_Exercise brief_:
Write out exactly the lines that run from the line containing "Write part 3 of" through the line containing "WAVE_DEPTH = 0.002"; both end lines belong to the answer.

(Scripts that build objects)

★ ★ ★ ★

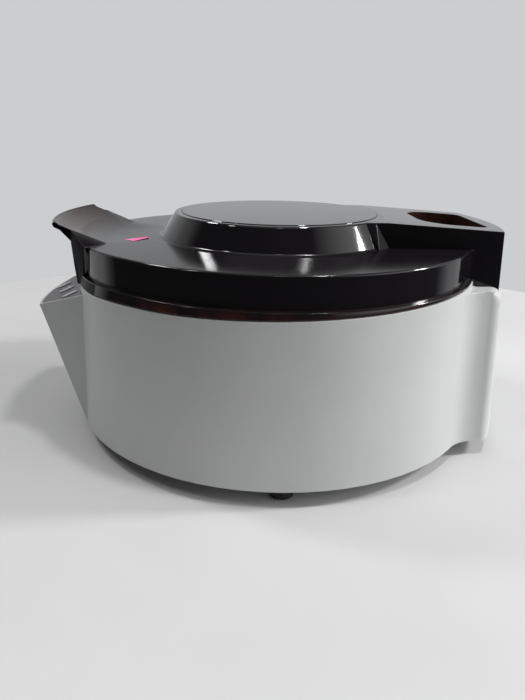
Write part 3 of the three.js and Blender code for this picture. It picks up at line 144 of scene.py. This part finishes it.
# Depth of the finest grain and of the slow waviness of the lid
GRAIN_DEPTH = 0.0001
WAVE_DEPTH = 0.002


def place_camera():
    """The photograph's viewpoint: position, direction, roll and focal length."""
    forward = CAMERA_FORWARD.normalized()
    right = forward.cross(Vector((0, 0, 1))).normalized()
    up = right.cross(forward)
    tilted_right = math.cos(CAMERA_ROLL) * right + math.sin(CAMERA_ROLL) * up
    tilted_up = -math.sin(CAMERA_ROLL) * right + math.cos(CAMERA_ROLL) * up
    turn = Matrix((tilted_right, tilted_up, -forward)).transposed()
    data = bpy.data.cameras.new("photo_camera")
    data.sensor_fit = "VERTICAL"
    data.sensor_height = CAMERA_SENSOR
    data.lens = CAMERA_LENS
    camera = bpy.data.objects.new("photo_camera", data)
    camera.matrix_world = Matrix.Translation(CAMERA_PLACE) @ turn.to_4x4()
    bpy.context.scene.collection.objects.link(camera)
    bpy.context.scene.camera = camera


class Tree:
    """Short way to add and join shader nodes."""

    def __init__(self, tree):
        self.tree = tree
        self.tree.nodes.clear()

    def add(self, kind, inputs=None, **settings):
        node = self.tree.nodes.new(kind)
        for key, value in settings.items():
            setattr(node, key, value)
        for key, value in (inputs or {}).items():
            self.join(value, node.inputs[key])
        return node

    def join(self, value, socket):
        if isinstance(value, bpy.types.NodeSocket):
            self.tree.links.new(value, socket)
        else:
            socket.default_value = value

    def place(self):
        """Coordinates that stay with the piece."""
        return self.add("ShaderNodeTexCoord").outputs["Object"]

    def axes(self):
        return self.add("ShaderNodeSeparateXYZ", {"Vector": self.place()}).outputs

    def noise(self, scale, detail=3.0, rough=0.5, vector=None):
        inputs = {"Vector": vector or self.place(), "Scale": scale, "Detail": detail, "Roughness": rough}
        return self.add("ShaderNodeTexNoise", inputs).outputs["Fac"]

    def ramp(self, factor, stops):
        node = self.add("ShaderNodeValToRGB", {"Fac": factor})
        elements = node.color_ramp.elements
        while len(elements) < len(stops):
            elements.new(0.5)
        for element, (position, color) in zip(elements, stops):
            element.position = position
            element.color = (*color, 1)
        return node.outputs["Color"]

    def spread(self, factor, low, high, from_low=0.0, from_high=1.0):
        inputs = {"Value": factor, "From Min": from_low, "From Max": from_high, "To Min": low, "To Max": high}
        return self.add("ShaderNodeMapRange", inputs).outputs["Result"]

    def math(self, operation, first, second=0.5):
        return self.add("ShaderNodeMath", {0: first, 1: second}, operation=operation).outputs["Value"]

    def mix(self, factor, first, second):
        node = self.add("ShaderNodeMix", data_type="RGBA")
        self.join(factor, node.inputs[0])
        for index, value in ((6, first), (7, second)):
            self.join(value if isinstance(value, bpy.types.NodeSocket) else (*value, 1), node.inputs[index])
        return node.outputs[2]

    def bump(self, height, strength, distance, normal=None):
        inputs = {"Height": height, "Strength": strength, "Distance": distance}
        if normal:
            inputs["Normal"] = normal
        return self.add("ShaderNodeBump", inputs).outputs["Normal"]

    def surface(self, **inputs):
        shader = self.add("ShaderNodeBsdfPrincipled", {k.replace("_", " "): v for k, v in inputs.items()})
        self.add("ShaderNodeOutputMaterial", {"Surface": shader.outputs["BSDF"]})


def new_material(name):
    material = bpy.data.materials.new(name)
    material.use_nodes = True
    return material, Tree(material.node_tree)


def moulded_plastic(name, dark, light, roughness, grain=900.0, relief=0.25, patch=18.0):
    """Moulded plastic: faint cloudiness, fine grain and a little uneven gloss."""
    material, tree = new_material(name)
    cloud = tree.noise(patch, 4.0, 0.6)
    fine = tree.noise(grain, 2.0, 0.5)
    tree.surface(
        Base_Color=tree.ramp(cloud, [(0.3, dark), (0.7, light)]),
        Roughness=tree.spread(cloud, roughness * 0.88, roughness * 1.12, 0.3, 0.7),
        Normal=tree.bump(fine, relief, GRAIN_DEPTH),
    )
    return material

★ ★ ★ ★

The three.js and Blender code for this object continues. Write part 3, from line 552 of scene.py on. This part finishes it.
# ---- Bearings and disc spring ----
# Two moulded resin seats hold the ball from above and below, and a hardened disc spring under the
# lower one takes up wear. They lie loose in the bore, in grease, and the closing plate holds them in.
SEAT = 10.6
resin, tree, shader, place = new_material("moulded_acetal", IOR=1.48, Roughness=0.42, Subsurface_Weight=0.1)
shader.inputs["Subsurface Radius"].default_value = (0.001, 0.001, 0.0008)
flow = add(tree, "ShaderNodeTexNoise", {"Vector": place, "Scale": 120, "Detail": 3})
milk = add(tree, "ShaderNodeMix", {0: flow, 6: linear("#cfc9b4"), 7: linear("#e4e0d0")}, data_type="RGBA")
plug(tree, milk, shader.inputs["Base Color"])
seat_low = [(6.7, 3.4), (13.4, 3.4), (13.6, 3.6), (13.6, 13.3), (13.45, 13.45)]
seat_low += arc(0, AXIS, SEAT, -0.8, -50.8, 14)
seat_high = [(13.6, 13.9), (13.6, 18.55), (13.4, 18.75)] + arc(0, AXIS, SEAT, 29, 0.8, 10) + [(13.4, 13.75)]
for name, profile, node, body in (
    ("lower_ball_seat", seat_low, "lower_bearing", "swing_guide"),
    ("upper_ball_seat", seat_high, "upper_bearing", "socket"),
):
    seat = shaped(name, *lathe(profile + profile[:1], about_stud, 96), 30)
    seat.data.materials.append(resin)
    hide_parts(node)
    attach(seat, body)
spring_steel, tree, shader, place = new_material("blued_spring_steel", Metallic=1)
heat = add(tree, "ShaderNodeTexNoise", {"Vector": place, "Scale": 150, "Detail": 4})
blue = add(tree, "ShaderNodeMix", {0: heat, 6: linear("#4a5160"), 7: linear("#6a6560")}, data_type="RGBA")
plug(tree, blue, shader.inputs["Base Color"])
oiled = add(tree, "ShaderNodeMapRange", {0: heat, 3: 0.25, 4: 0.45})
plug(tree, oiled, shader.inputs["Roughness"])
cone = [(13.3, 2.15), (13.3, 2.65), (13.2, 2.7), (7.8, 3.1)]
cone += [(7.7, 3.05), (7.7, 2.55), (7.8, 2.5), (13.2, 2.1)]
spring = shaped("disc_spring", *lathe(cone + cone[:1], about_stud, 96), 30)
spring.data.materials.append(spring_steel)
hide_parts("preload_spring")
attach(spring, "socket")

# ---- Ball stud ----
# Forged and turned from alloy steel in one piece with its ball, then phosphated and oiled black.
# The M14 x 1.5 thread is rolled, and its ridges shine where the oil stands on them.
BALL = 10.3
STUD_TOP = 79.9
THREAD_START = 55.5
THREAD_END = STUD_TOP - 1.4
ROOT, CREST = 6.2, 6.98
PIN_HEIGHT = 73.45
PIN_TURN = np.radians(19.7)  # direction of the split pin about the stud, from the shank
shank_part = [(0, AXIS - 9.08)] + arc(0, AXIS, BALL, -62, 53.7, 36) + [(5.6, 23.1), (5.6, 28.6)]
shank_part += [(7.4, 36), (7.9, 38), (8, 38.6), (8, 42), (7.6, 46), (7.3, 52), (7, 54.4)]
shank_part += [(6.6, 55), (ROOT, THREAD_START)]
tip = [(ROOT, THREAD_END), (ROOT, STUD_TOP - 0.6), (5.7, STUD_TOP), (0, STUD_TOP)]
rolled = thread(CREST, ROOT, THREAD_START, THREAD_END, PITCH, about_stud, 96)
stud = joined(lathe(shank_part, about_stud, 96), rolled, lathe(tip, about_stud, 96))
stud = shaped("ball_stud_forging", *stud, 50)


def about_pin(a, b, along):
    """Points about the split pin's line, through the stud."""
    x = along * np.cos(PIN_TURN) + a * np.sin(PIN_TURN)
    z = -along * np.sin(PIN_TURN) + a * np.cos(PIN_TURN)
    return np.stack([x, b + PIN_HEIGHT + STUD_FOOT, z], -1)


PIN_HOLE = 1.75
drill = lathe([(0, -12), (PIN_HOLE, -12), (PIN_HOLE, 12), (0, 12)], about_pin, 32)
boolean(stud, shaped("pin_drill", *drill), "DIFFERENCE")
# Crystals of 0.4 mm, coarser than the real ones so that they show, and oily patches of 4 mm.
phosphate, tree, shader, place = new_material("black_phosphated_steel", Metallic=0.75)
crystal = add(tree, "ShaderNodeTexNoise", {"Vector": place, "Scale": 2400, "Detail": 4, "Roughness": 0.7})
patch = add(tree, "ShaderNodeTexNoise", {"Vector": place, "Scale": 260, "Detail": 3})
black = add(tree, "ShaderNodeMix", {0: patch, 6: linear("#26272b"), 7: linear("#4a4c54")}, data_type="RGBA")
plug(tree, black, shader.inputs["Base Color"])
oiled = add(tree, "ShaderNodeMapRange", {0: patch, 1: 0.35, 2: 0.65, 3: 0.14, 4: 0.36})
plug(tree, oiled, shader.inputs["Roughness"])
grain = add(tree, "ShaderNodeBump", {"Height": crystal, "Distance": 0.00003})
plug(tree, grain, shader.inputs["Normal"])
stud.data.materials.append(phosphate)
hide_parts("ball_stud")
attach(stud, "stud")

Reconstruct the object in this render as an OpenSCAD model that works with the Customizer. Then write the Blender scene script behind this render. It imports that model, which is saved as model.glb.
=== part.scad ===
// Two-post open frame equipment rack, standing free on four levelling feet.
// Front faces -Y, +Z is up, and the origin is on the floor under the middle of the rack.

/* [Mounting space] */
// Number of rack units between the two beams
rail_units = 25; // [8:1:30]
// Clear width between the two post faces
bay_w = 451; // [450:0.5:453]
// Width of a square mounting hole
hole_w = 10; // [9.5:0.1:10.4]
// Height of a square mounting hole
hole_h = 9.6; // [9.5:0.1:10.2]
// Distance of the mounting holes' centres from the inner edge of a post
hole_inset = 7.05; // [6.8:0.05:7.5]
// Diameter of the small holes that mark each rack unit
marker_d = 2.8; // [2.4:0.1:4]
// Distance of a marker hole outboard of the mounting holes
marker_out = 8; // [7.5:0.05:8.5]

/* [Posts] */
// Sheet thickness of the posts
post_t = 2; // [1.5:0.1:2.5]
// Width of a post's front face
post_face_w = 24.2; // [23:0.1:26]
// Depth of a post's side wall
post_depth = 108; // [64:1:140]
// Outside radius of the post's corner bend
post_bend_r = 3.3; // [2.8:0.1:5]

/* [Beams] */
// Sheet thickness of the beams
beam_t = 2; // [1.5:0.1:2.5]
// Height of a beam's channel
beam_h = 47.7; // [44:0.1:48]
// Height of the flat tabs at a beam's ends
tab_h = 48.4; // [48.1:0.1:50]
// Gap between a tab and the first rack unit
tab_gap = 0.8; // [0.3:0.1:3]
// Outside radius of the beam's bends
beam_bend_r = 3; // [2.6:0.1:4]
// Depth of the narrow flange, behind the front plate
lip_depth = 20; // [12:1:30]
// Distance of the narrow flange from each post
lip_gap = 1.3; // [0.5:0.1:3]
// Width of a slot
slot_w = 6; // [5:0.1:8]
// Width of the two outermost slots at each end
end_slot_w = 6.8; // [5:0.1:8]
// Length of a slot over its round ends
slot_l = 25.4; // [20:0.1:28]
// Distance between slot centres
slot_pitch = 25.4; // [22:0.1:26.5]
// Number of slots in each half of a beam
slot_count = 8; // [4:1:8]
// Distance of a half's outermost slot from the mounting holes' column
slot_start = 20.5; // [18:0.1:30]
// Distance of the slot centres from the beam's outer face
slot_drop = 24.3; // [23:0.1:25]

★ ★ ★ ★

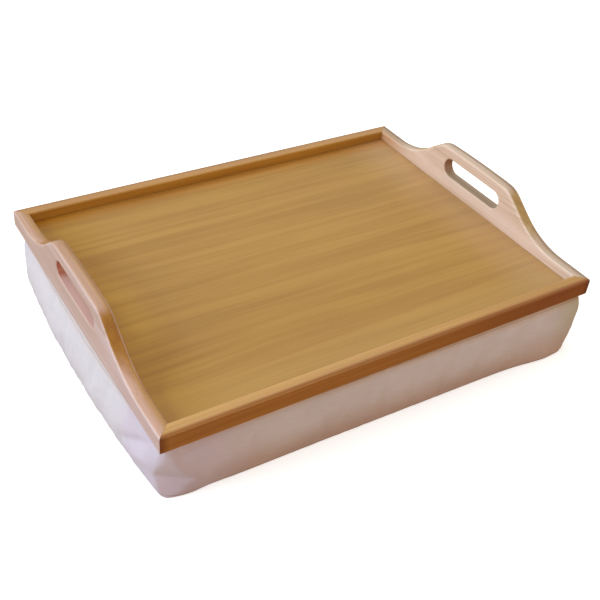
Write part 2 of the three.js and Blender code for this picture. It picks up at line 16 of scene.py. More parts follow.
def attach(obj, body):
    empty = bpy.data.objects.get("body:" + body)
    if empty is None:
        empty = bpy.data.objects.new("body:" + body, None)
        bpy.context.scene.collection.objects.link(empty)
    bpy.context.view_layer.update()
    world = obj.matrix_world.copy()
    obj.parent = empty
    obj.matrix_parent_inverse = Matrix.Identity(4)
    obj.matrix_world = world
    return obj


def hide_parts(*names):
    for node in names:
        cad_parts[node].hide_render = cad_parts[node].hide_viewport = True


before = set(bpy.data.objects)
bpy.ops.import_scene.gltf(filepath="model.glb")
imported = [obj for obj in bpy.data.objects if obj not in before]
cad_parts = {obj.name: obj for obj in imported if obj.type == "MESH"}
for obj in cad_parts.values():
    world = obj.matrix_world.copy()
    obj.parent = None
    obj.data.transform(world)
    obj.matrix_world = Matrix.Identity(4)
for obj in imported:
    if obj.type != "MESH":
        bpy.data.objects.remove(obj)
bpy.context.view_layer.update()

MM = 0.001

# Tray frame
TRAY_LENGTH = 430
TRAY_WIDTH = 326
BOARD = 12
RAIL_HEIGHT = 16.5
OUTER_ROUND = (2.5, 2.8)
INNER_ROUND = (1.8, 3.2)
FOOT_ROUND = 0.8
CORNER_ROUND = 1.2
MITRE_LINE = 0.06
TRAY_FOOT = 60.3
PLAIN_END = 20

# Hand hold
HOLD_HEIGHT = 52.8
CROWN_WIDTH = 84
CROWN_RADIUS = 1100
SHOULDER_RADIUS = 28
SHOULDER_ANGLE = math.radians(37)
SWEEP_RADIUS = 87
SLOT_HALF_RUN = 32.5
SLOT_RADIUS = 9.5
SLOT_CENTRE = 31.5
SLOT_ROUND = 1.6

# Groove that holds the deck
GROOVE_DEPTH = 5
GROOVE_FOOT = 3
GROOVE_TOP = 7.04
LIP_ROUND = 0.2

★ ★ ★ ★

_Response_:
Write part 3 of the three.js and Blender code for this picture. It picks up at line 144 of scene.py. This part finishes it.
# Depth of the finest grain and of the slow waviness of the lid
GRAIN_DEPTH = 0.0001
WAVE_DEPTH = 0.002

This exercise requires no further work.